On Jan. 22, 1909, thanks most likely to Jeffries, the Inquirer ran a story that offered a possible explanation to the mystery.

“VAMPIRE MISSING; LOOK OUT, JERSEY,” a headline on Page Two shouted. “Australian Wonder, Cross Between a Kangaroo and Bat, Strangely Disappears,” the subhead noted.

From where it disappeared and when, the story did not say, but it did recount a series of supposed encounters with the creature around South Jersey.

That very day, a hunting party “captured” the creature in Fairmount Park, the Inquirer reported Jan. 23.

It was, the story said, a cross between “a kangaroo and an Australian water bird” and called a “kangowing,” a made-up name for a nonexistent creature.

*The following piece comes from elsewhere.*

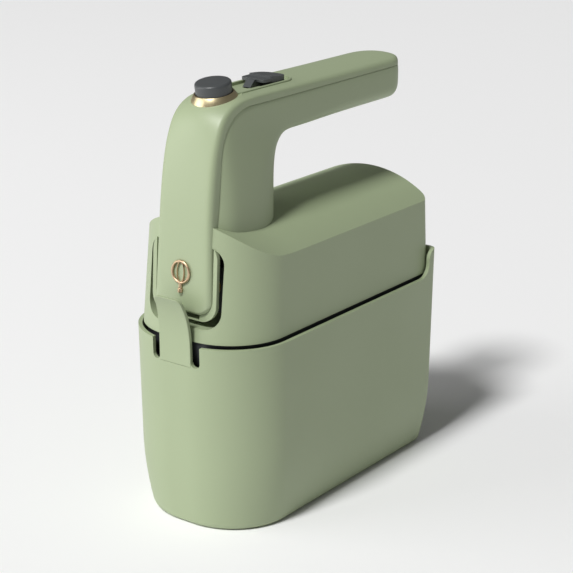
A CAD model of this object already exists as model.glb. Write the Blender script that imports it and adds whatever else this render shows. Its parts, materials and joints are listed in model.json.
"""A hand mixer standing in its storage case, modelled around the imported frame.

Lengths in this script are millimetres from the datum, the middle of the case on the surface it stands on;
at() turns them into the frame's metres. The latch is at the -Y end and the grip points to +Y.
"""

import json
import math
from collections import namedtuple

import bmesh
import bpy
from mathutils import Matrix, Vector
from mathutils.geometry import intersect_line_line_2d


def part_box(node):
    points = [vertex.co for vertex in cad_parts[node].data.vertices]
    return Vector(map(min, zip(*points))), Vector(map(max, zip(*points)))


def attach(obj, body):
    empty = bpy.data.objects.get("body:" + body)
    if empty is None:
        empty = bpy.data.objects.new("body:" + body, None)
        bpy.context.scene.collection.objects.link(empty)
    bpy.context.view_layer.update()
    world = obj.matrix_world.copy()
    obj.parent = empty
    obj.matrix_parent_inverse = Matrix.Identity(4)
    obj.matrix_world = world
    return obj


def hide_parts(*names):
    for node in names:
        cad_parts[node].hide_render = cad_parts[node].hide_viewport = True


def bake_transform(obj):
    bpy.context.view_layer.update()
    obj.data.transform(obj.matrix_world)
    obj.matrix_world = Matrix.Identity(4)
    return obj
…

On Jan. 24, an ad for the struggling Dime Museum at Ninth and Arch Streets, which Jeffries had represented for years, appeared in the paper announcing that the captured Leeds Devil would be on display.

A follow-up story that could have been written by Jeffries himself reported that “thousands” had turned out to see the “fuming and fretting” creature chained in a cage.

Some newspapers, however, were not buying it, and instead reported that the Leeds Devil was killed when its tail hit the electrified third rail of a train line in Gloucester County, disappearing in an explosion that left behind only a large patch of melted snow.

Years later, Jeffries, whose name also appears as Jefferies in newspaper clips, confessed to staging the stunt.

When he died at the age of 67 (or 57, according to the New York Times), the Inquirer said, “Reports that the Jersey Devil had reappeared aroused his showman instinct and he used all the arts of a press agent to build up the belief in the legend.”

As for the devil that appeared at the museum, Jeffries' obituary said it was a “cleverly disguised kangaroo” — one that, despite its intent, did not save the showplace. It remained open for only a few more weeks, according to phillyhistory.org

There have reported sightings of the Jersey Devil since then, but nothing on the scale of that week in the winter of 1909. That is, if the newspapers of the day are to be believed.